- [Task requirements]: Go through the listing and write out all of it exactly.

- [Data block]:
+--
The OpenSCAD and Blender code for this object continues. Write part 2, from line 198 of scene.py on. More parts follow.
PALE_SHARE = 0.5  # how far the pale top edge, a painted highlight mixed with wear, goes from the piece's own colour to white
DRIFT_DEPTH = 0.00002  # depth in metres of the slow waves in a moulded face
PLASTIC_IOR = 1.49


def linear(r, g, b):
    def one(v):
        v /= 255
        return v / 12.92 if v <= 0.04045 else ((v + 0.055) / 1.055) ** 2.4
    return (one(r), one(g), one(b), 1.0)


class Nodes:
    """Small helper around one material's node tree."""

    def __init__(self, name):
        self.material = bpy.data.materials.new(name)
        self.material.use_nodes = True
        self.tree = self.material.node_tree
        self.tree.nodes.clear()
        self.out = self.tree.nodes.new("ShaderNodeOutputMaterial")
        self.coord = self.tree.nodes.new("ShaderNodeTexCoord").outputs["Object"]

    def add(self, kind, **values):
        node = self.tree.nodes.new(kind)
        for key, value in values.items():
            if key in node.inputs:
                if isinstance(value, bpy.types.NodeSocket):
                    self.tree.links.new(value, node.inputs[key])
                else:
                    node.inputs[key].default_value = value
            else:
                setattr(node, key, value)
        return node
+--
- [Exercise output]:
The OpenSCAD and Blender code for this object continues. Write part 2, from line 198 of scene.py on. More parts follow.
PALE_SHARE = 0.5  # how far the pale top edge, a painted highlight mixed with wear, goes from the piece's own colour to white
DRIFT_DEPTH = 0.00002  # depth in metres of the slow waves in a moulded face
PLASTIC_IOR = 1.49


def linear(r, g, b):
    def one(v):
        v /= 255
        return v / 12.92 if v <= 0.04045 else ((v + 0.055) / 1.055) ** 2.4
    return (one(r), one(g), one(b), 1.0)


class Nodes:
    """Small helper around one material's node tree."""

    def __init__(self, name):
        self.material = bpy.data.materials.new(name)
        self.material.use_nodes = True
        self.tree = self.material.node_tree
        self.tree.nodes.clear()
        self.out = self.tree.nodes.new("ShaderNodeOutputMaterial")
        self.coord = self.tree.nodes.new("ShaderNodeTexCoord").outputs["Object"]

    def add(self, kind, **values):
        node = self.tree.nodes.new(kind)
        for key, value in values.items():
            if key in node.inputs:
                if isinstance(value, bpy.types.NodeSocket):
                    self.tree.links.new(value, node.inputs[key])
                else:
                    node.inputs[key].default_value = value
            else:
                setattr(node, key, value)
        return node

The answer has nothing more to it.